━━ Information provided ━━

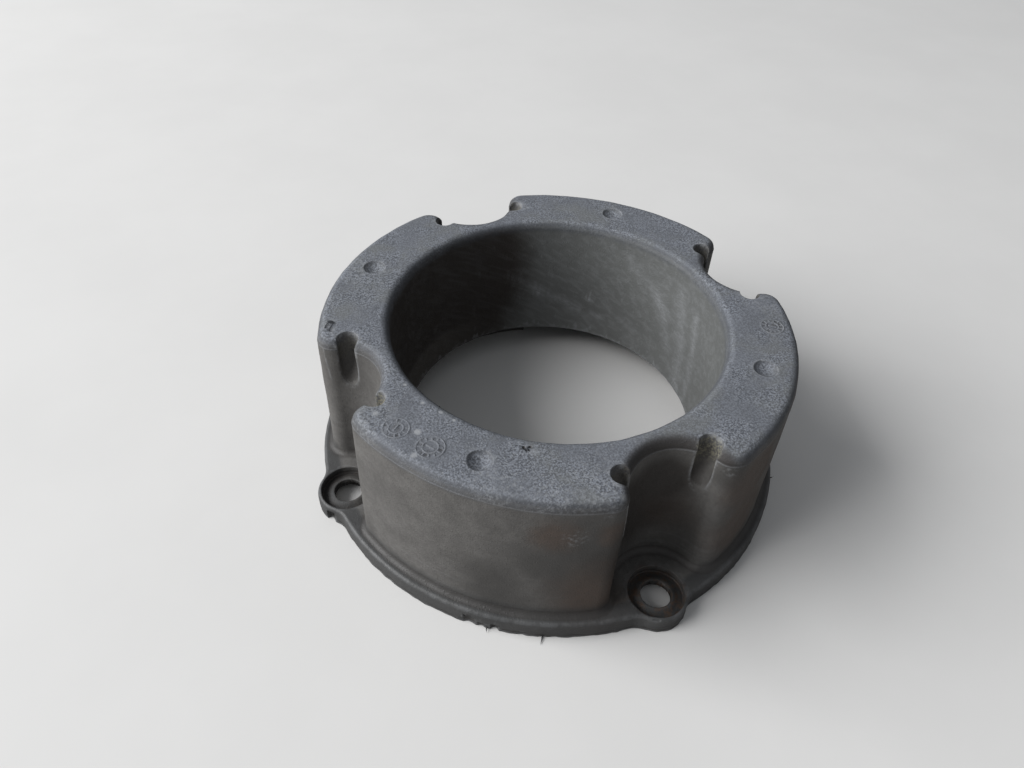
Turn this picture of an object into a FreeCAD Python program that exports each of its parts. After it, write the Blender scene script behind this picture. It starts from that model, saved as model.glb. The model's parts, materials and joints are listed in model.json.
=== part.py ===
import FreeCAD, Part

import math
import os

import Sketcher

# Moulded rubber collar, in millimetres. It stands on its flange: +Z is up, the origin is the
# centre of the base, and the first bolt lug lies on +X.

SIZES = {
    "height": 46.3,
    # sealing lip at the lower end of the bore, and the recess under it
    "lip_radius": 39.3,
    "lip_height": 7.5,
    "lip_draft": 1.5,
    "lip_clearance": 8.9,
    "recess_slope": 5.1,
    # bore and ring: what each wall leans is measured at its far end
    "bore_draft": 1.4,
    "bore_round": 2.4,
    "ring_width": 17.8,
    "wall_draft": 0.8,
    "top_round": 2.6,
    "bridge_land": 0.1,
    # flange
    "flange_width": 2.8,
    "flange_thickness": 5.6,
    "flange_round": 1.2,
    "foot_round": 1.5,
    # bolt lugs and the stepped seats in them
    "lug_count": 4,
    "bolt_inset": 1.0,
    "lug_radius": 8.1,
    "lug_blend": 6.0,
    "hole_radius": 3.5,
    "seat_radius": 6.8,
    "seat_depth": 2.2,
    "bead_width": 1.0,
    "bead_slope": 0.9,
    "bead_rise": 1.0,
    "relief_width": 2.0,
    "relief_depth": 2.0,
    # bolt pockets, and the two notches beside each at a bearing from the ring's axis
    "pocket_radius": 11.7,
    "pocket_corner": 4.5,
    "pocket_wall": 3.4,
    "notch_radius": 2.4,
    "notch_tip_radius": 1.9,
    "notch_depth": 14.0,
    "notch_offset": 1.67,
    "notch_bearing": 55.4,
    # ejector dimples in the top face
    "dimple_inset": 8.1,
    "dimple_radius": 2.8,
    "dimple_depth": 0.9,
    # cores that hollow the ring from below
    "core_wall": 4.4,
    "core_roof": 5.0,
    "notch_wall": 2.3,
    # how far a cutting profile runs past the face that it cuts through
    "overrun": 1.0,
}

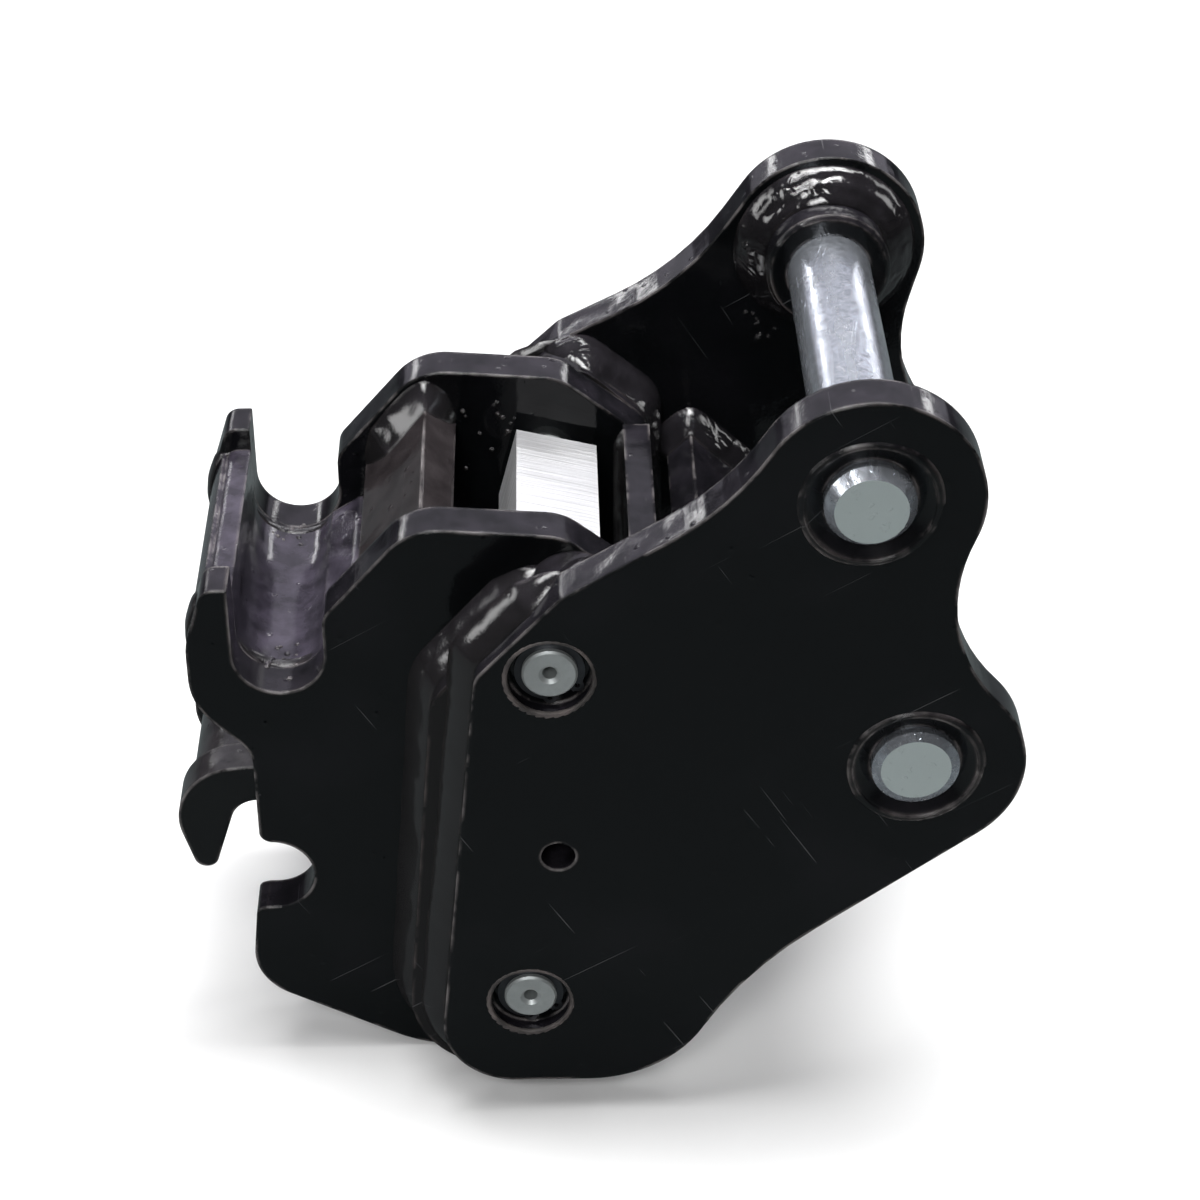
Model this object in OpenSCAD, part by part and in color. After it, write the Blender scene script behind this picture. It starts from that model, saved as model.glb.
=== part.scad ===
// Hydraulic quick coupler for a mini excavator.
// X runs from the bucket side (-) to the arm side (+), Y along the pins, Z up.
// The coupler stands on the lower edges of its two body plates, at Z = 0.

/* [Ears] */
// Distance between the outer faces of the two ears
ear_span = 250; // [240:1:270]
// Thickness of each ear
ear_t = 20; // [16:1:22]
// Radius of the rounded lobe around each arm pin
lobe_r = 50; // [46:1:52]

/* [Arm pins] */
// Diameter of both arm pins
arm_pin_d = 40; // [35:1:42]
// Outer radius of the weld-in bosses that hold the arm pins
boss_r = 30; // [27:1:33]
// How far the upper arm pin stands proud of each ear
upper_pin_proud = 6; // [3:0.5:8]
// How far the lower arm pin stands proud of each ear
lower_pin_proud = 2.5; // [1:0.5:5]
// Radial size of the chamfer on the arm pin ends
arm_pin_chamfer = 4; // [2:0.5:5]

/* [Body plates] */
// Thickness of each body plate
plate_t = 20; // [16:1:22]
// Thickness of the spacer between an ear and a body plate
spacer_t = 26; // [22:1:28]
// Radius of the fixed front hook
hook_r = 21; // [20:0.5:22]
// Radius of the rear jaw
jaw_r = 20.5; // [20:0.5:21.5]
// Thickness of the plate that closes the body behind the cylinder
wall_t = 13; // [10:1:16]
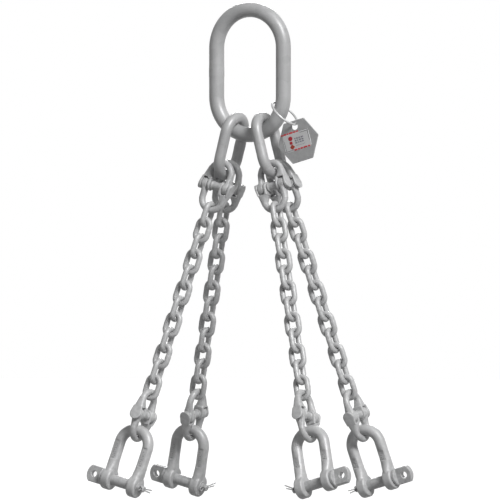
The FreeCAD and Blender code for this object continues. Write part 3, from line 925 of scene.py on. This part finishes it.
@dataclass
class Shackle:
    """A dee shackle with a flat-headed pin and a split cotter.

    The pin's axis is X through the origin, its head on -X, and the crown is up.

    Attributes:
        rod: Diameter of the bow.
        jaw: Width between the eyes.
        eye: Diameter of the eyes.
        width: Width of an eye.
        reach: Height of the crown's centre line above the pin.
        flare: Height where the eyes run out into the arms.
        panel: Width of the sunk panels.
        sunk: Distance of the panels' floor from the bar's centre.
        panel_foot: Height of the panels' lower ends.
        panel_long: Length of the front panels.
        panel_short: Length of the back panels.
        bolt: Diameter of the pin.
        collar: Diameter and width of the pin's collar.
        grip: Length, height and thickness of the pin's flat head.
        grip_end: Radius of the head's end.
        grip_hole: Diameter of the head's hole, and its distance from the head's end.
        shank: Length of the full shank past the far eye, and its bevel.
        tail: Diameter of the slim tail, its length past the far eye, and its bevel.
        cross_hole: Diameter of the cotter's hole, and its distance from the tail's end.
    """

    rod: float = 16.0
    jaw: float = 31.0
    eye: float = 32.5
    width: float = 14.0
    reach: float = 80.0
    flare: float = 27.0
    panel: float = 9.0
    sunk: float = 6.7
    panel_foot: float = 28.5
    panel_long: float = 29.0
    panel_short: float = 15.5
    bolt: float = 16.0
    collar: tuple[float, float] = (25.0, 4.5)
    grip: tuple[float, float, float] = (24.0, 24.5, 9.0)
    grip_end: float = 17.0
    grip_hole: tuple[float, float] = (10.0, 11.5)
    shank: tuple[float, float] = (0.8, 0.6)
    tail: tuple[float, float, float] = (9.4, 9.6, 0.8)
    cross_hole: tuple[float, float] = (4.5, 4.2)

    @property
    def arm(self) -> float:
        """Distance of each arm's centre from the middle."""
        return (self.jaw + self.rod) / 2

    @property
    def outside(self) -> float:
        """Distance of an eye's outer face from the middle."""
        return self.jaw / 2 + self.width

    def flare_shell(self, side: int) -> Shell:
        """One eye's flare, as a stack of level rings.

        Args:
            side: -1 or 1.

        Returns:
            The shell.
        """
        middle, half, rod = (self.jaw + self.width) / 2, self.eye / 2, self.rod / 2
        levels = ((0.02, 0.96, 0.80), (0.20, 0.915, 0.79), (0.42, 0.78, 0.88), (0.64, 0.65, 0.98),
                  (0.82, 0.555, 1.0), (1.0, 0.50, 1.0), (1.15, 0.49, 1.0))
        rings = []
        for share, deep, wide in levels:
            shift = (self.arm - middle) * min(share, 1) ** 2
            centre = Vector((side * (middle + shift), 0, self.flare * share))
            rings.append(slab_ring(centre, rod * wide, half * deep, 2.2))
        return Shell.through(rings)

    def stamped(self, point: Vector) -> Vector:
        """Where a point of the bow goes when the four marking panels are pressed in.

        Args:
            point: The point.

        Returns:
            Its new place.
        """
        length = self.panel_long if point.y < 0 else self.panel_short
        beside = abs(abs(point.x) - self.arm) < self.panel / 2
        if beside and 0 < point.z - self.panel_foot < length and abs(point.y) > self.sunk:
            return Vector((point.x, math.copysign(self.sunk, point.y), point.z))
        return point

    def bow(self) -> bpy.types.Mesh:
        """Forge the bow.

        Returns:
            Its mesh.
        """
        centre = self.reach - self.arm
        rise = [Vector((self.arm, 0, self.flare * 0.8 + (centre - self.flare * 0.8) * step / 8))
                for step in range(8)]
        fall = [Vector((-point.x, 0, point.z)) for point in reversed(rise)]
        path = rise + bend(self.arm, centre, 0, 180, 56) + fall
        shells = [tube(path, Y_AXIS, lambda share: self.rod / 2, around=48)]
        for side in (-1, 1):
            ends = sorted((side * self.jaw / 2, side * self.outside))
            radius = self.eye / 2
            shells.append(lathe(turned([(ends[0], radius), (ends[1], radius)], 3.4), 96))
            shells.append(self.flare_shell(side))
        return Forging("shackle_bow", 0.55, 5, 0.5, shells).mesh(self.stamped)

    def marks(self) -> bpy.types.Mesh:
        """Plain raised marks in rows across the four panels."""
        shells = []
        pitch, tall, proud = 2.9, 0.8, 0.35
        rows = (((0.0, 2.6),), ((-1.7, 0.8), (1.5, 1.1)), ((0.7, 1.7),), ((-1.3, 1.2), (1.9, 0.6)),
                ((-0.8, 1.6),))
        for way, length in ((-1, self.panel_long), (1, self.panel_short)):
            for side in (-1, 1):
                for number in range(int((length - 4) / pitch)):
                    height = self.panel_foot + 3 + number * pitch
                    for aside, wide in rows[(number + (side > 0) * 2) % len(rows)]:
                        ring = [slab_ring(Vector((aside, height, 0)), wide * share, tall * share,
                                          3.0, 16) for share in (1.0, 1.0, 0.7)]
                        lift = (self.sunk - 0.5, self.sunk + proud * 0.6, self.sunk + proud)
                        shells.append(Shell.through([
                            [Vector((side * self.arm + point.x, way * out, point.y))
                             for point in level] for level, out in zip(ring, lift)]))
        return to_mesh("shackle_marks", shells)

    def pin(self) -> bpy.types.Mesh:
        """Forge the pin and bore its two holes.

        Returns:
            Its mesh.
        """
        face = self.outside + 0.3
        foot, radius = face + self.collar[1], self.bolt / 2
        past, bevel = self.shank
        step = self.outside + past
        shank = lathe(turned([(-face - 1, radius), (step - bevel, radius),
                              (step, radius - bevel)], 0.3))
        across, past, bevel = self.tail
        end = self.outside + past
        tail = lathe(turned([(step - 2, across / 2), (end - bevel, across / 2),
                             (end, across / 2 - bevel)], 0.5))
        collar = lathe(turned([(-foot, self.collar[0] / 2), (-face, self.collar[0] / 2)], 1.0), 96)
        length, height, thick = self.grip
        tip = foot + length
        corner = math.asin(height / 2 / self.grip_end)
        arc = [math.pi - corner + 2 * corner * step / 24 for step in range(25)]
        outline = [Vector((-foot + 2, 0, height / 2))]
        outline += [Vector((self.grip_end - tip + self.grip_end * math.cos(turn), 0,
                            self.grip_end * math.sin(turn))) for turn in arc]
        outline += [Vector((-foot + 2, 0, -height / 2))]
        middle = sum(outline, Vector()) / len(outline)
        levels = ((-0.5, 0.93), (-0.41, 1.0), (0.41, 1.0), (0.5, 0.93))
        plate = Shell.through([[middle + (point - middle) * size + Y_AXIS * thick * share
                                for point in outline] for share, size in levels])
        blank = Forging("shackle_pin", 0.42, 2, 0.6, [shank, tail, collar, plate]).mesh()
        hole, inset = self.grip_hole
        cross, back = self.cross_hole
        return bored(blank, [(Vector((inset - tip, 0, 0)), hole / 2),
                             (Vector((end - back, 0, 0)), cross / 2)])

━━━

▸ **Job**: Using the data above, transcribe the lines that run from the line with "The FreeCAD and" to the line with "The pin's axis", both ends kept, and output nothing else.

▸ **Complete response**:
The FreeCAD and Blender code for this object continues. Write part 3, from line 925 of scene.py on. This part finishes it.
@dataclass
class Shackle:
    """A dee shackle with a flat-headed pin and a split cotter.

    The pin's axis is X through the origin, its head on -X, and the crown is up.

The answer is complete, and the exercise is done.